From World War II to the first Gulf War, you could find Bob Hope wherever U.S. troops were fighting. But was the entertainer so omnipresent that Marines landing at the east coast of North Korea in 1950 waded ashore, ready for battle, only to find that Hope and a USO show were already there?
The episode happened at Wonsan, North Korea, in October 1950, where the landings had been delayed until mine sweepers could clear all of the magnetic mines from the approaching waters, according to the Marine Corps’ official history of the Korean War.
These mines were hard to detect because they could be set to allow up to 12 ships to pass over them before exploding, meaning the mine sweepers had to make at least 13 passes over a given area before it could be considered clear, according to the history, written by Lynn Montross and Marine Capt. Nicholas A, Canzona.
While all this was happening, the ships carrying the Marines steamed back and forth off the coast, prompting the Marines to dub the enterprise “Operation Yo-Yo.”
“Never did time die a harder death, and never did the grumblers have so much to grouse about,” according to the history.
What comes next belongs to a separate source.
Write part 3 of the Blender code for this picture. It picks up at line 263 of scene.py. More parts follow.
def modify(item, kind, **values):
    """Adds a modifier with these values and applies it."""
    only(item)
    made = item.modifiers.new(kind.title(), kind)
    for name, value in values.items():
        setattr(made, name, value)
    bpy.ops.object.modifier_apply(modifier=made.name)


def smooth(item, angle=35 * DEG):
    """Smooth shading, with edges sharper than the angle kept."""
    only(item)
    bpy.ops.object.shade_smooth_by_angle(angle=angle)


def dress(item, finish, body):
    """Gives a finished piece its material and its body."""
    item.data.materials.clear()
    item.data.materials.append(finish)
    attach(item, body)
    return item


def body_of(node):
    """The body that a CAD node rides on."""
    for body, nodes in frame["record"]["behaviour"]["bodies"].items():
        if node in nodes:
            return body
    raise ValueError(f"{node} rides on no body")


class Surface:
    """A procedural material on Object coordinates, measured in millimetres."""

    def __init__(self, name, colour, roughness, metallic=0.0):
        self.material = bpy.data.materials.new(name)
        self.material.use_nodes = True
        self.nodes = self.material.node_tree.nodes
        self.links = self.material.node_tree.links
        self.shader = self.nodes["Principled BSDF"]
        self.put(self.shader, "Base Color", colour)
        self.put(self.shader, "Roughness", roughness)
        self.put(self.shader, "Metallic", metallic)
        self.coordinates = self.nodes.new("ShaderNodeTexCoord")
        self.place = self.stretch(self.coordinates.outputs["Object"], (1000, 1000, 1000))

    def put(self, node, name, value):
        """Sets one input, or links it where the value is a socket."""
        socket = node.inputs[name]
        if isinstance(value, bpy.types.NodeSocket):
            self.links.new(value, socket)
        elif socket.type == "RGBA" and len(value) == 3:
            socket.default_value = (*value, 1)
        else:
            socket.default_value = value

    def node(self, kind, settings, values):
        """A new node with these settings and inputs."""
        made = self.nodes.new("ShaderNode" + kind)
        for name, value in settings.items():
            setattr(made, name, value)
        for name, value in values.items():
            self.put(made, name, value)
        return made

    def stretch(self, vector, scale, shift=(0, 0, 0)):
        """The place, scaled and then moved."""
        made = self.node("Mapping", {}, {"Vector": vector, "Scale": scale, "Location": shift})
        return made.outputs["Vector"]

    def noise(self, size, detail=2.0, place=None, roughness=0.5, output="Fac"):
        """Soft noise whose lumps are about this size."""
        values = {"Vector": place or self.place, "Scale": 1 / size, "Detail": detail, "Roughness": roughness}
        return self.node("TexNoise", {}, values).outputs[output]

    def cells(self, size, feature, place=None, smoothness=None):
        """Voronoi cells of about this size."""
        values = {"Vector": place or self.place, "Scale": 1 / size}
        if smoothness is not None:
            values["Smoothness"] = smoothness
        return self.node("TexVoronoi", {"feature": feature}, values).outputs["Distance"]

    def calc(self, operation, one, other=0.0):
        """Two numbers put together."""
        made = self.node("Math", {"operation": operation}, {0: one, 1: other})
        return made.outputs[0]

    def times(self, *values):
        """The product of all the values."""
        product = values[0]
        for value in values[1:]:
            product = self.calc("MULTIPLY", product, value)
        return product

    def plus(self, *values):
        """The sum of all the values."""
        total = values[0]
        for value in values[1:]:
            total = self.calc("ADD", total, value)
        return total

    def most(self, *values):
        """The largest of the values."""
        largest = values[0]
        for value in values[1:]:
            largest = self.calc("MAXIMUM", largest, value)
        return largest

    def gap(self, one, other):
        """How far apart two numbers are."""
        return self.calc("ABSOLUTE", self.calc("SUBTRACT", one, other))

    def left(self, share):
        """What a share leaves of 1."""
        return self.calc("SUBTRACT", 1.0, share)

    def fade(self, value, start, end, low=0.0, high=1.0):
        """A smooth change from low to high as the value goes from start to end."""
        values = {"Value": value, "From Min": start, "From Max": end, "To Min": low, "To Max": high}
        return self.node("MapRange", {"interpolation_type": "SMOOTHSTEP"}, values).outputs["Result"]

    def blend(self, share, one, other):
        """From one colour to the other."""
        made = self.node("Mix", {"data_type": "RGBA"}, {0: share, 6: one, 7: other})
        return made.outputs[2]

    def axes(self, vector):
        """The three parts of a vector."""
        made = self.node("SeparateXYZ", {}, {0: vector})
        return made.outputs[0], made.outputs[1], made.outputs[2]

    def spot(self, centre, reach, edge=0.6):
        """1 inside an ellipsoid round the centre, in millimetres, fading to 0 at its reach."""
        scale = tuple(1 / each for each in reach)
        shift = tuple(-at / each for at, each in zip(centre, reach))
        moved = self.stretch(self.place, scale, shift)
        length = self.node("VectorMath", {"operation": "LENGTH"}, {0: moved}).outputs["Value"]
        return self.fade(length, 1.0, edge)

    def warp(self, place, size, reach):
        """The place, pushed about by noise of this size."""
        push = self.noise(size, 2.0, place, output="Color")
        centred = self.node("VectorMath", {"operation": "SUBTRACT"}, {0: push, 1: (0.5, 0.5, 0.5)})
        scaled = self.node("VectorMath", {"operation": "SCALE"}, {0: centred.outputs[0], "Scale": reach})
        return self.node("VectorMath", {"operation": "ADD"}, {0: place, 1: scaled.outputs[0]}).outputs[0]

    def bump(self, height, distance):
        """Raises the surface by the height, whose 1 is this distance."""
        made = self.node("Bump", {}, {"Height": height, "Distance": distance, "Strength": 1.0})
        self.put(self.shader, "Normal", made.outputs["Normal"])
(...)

By the time the Marines went ashore beginning on Oct. 25, South Korean troops and Marine air maintenance crews had already reached Wonsan.
And so had Bob Hope.
“Even more humiliating to the landing force troops, Bob Hope and Marilyn Maxwell were flown to the objective area,” according to the history. “On the evening of the 24th they put on a USO show spiced with quips at the expense of the disgruntled Leathernecks in the transports.”
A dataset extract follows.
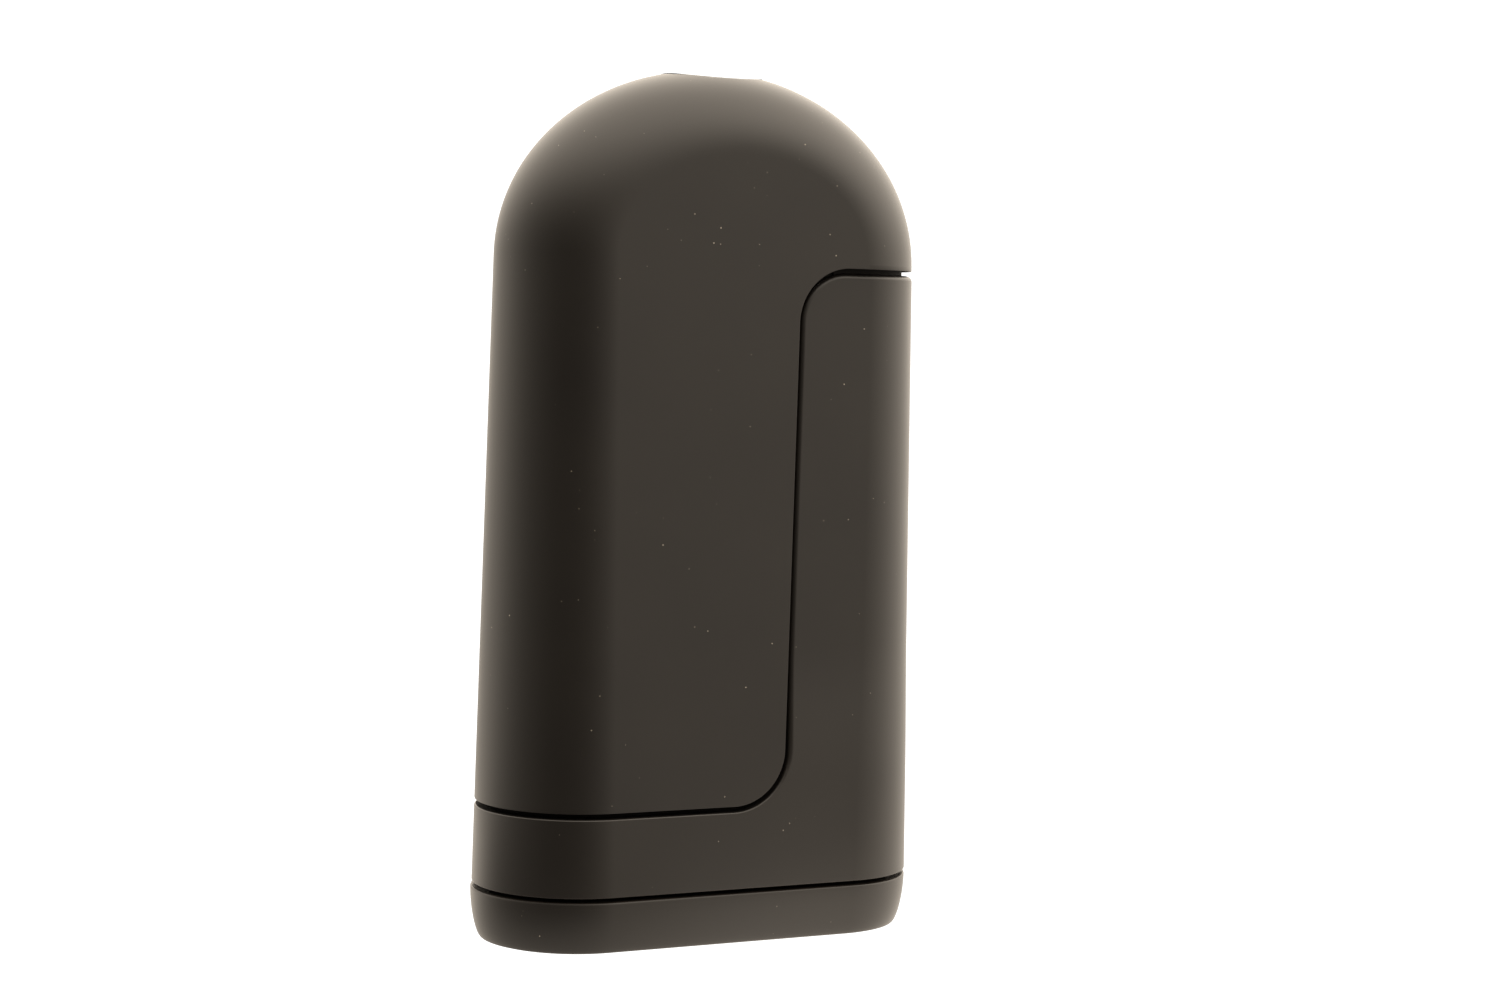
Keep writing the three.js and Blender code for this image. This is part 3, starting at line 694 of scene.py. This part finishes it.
# %% Scatter the dust
def dust_on(tree, place, mm, coat):
    """Dust in drifts, thickest on the shoulder: at most one speck in each half-millimetre cell."""
    math_of = lambda operation: {"operation": operation}
    cells = add(tree, "ShaderNodeTexVoronoi", Vector=mm, Scale=CELLS_PER_MM, Randomness=1.0).outputs
    pick = add(tree, "ShaderNodeSeparateColor", Color=cells["Color"]).outputs
    drift = add(tree, "ShaderNodeTexNoise", Vector=mm, Scale=0.16, Detail=1.0).outputs["Fac"]
    least, most = DRIFT_CUT
    bare = add(
        tree, "ShaderNodeMapRange", Value=drift, From_Min=0.4, From_Max=0.7,
        To_Min=least, To_Max=most,
    )
    heart = Vector(DUSTIEST) * MM
    far = add(tree, "ShaderNodeVectorMath", math_of("DISTANCE"), n0=place, n1=heart)
    near, out = (reach * MM for reach in DUST_HEAP)
    heap = add(
        tree, "ShaderNodeMapRange", SMOOTH, Value=far.outputs["Value"],
        From_Min=near, From_Max=out, To_Min=HEAP_CUT, To_Max=0.0,
    )
    limit = add(tree, "ShaderNodeMath", math_of("SUBTRACT"), n0=bare.outputs[0], n1=heap.outputs[0])
    chosen = add(
        tree, "ShaderNodeMath", math_of("GREATER_THAN"), n0=pick["Red"], n1=limit.outputs[0]
    )
    least, most = SPECK_RADIUS
    size = add(tree, "ShaderNodeMapRange", Value=pick["Green"], To_Min=least, To_Max=most)
    inside = add(
        tree, "ShaderNodeMath", math_of("LESS_THAN"), n0=cells["Distance"], n1=size.outputs[0]
    )
    speck = add(
        tree, "ShaderNodeMath", math_of("MULTIPLY"), n0=chosen.outputs[0], n1=inside.outputs[0]
    )
    rare = add(tree, "ShaderNodeMath", math_of("POWER"), n0=pick["Blue"], n1=2.5)
    least, most = SPECK_STRENGTH
    pale = add(tree, "ShaderNodeMapRange", Value=rare.outputs[0], To_Min=least, To_Max=most)
    shown = add(
        tree, "ShaderNodeMath", math_of("MULTIPLY"), n0=speck.outputs[0], n1=pale.outputs[0]
    )
    dusty = add(
        tree, "ShaderNodeMix", {"data_type": "RGBA"}, n0=shown.outputs[0], n6=coat, n7=paint(DUST)
    )
    return dusty.outputs[2]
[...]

When the Marines came ashore the next day, Hope had already left.
The Marines, of course, didn’t know whether they would be landing under fire, said Joe Owen, then a second lieutenant with Company B, 1st Battalion, 7th Marine Regiment, 1st Marine Division.
“We didn’t have very good intelligence,” Owen told The Rumor Doctor. “We had the word that the beach had been secured, but we came in fully loaded and ready to fight if necessary. Then we saw the flyboys standing on the beach waving us in.”
Also on the beach were South Korean troops who greeted the Marines by giving them the middle finger.
“It was no animosity,” Owen explained. “It might have been their way of saying hi.”
THE RUMOR DOCTOR’S DIAGNOSIS: Bob Hope had been there and gone when the Marines landed at Wonsan, but if the Marines felt chagrined by the whole affair, they more than showed their valor and fighting spirit the following month when attacked by hundreds of thousands of Chinese troops at the Chosin Reservoir.